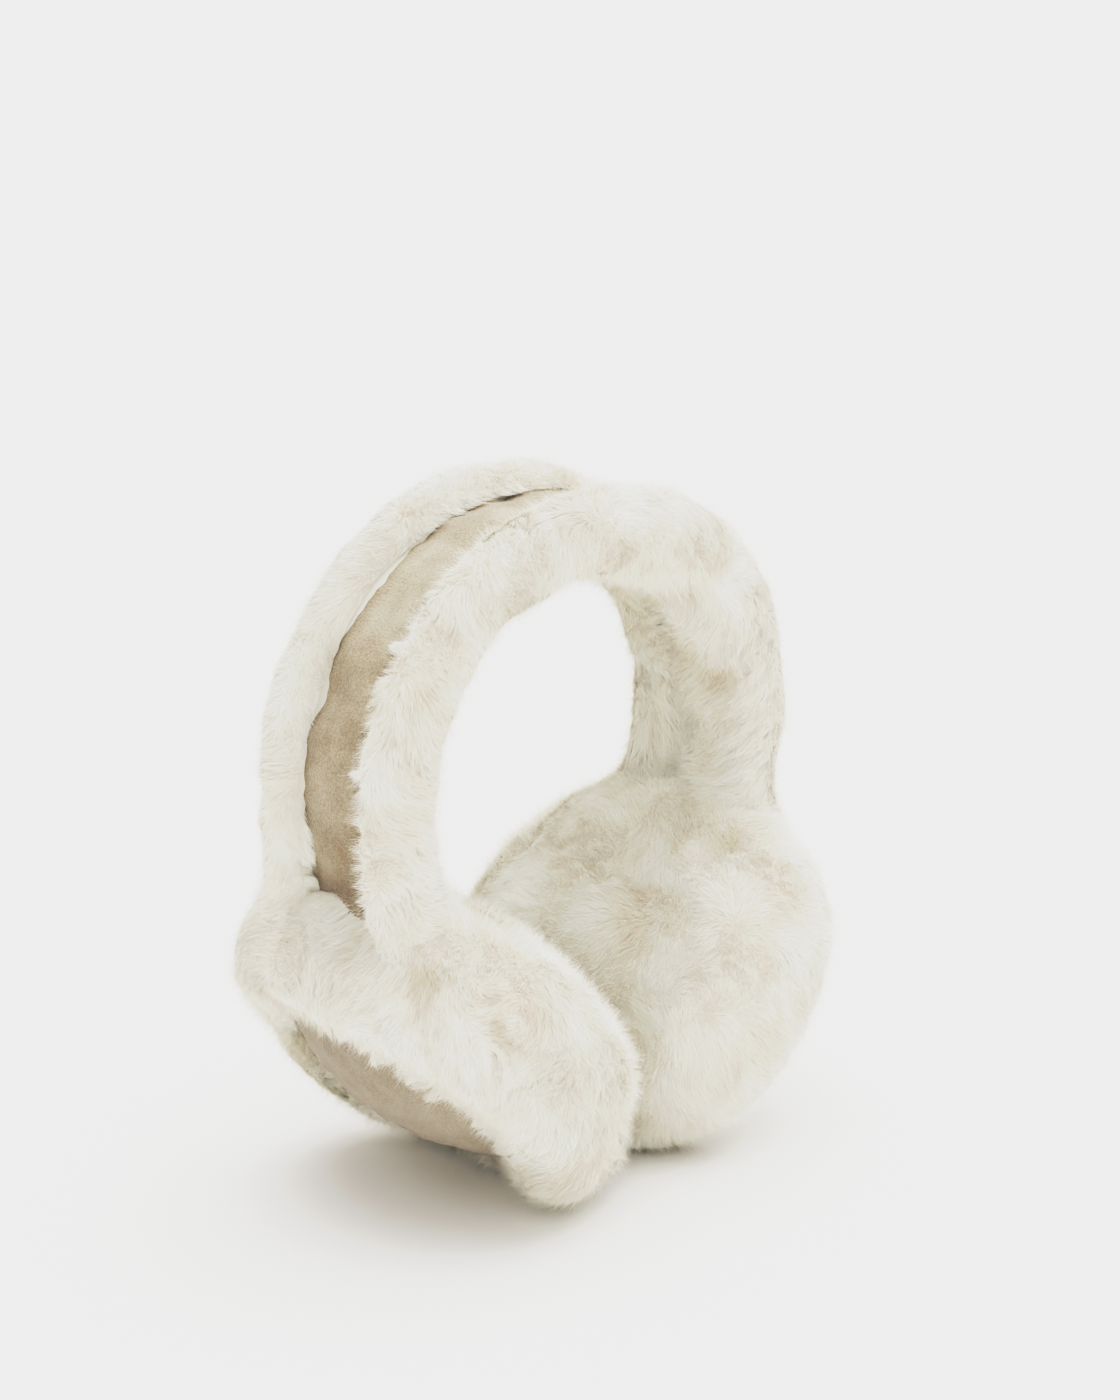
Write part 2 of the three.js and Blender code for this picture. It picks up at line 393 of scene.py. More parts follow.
def grid_faces(rows, columns, closed=False):
    """Quads of a grid of points that is stored row by row, and whose rows may be rings."""
    i, j = np.meshgrid(np.arange(rows - 1), np.arange(columns if closed else columns - 1),
                       indexing="ij")
    here = i * columns + j
    right = i * columns + (j + 1) % columns
    return np.stack([here, right, right + columns, here + columns], -1).reshape(-1, 4)


# --- band's charts

class Outline:
    """A flat line of points, measured along its arc."""

    def __init__(self, points):
        self.points = points
        self.along = arc_lengths(points)
        self.length = self.along[-1]
        tangents = unit(np.gradient(points, self.along, axis=0))
        self.out = np.stack([-tangents[:, 1], tangents[:, 0]], 1)

    def at(self, place):
        """The two coordinates of the points there, and those of the directions out."""
        return [np.interp(place, self.along, column)
                for column in (*self.points.T, *self.out.T)]


class Arch(Outline):
    """The band's middle line, measured from its end in the left cup."""

    def __init__(self):
        self.angle = np.linspace(-ARCH_END_ANGLE, ARCH_END_ANGLE, 4001)
        x = ARCH_HALF_SPAN * signed_power(np.sin(self.angle), ARCH_ROUNDNESS)
        z = ARCH_RISE * signed_power(np.cos(self.angle), ARCH_ROUNDNESS) + ARCH_HEIGHT
        super().__init__(np.stack([x, z], 1))

    def __call__(self, s):
        x, z, out_x, out_z = self.at(s)
        zero = np.zeros_like(x)
        middle = np.stack([x, zero, z], -1)
        outwards = unit(np.stack([out_x, zero, out_z], -1))
        return middle, outwards


def round_quarter(width, height, power, count):
    angle = np.linspace(0, math.pi / 2, count)
    return np.stack([width * signed_power(np.sin(angle), power),
                     height * signed_power(np.cos(angle), power)], 1)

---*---

### Exercise objective
Repeat the data above exactly.

### Result of this exercise
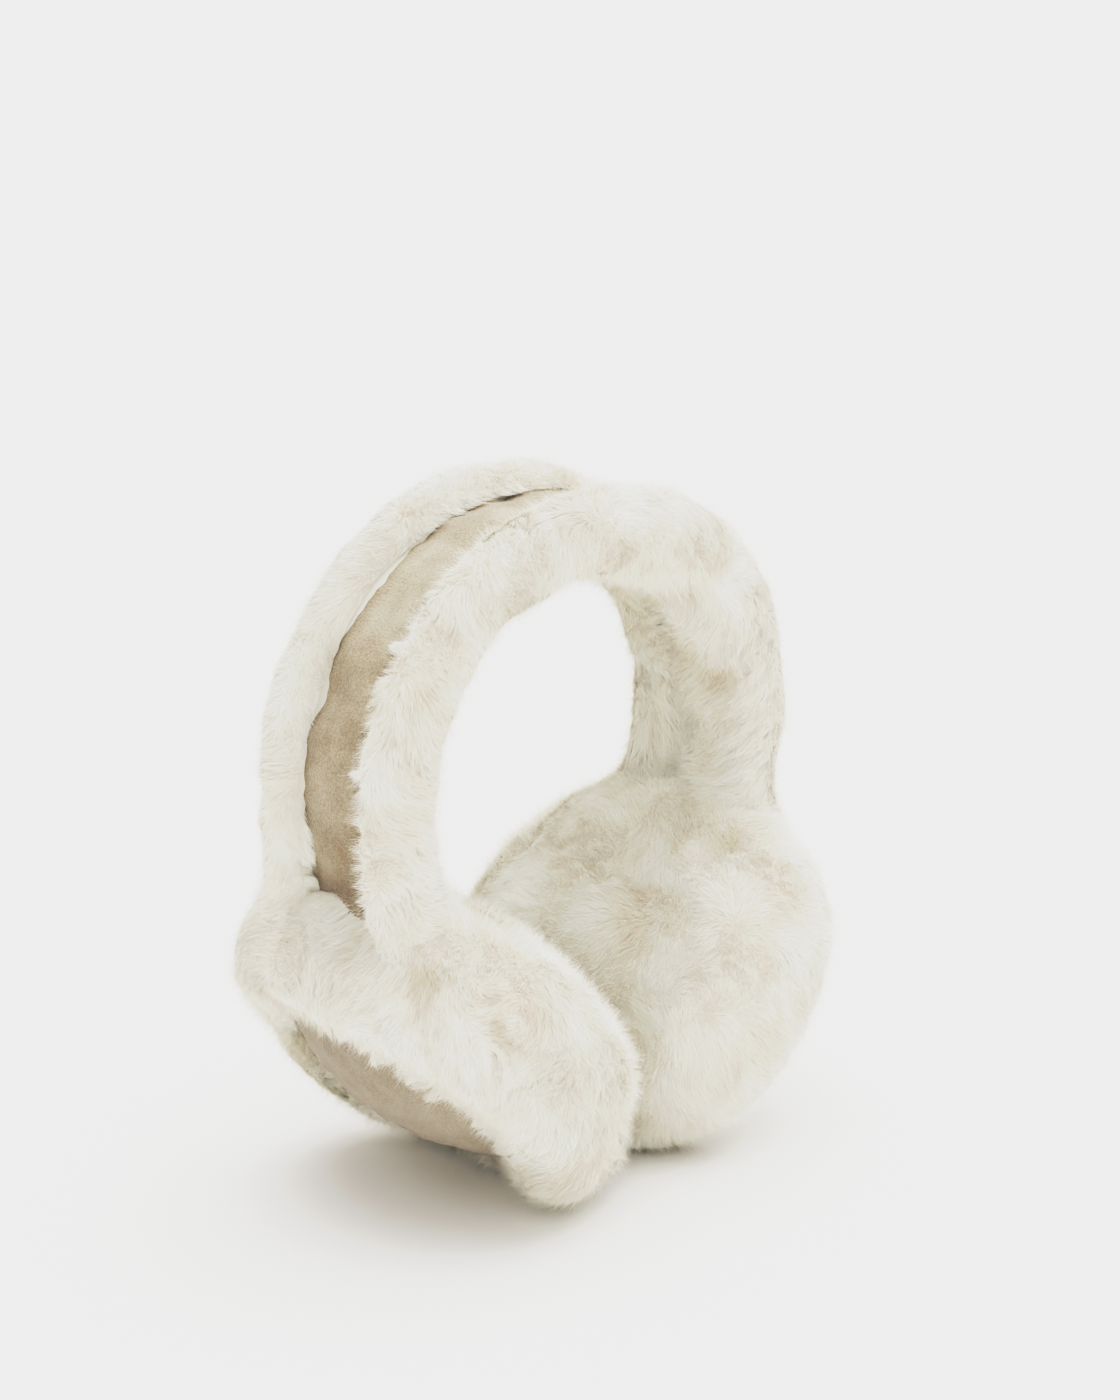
Write part 2 of the three.js and Blender code for this picture. It picks up at line 393 of scene.py. More parts follow.
def grid_faces(rows, columns, closed=False):
    """Quads of a grid of points that is stored row by row, and whose rows may be rings."""
    i, j = np.meshgrid(np.arange(rows - 1), np.arange(columns if closed else columns - 1),
                       indexing="ij")
    here = i * columns + j
    right = i * columns + (j + 1) % columns
    return np.stack([here, right, right + columns, here + columns], -1).reshape(-1, 4)


# --- band's charts

class Outline:
    """A flat line of points, measured along its arc."""

    def __init__(self, points):
        self.points = points
        self.along = arc_lengths(points)
        self.length = self.along[-1]
        tangents = unit(np.gradient(points, self.along, axis=0))
        self.out = np.stack([-tangents[:, 1], tangents[:, 0]], 1)

    def at(self, place):
        """The two coordinates of the points there, and those of the directions out."""
        return [np.interp(place, self.along, column)
                for column in (*self.points.T, *self.out.T)]


class Arch(Outline):
    """The band's middle line, measured from its end in the left cup."""

    def __init__(self):
        self.angle = np.linspace(-ARCH_END_ANGLE, ARCH_END_ANGLE, 4001)
        x = ARCH_HALF_SPAN * signed_power(np.sin(self.angle), ARCH_ROUNDNESS)
        z = ARCH_RISE * signed_power(np.cos(self.angle), ARCH_ROUNDNESS) + ARCH_HEIGHT
        super().__init__(np.stack([x, z], 1))

    def __call__(self, s):
        x, z, out_x, out_z = self.at(s)
        zero = np.zeros_like(x)
        middle = np.stack([x, zero, z], -1)
        outwards = unit(np.stack([out_x, zero, out_z], -1))
        return middle, outwards


def round_quarter(width, height, power, count):
    angle = np.linspace(0, math.pi / 2, count)
    return np.stack([width * signed_power(np.sin(angle), power),
                     height * signed_power(np.cos(angle), power)], 1)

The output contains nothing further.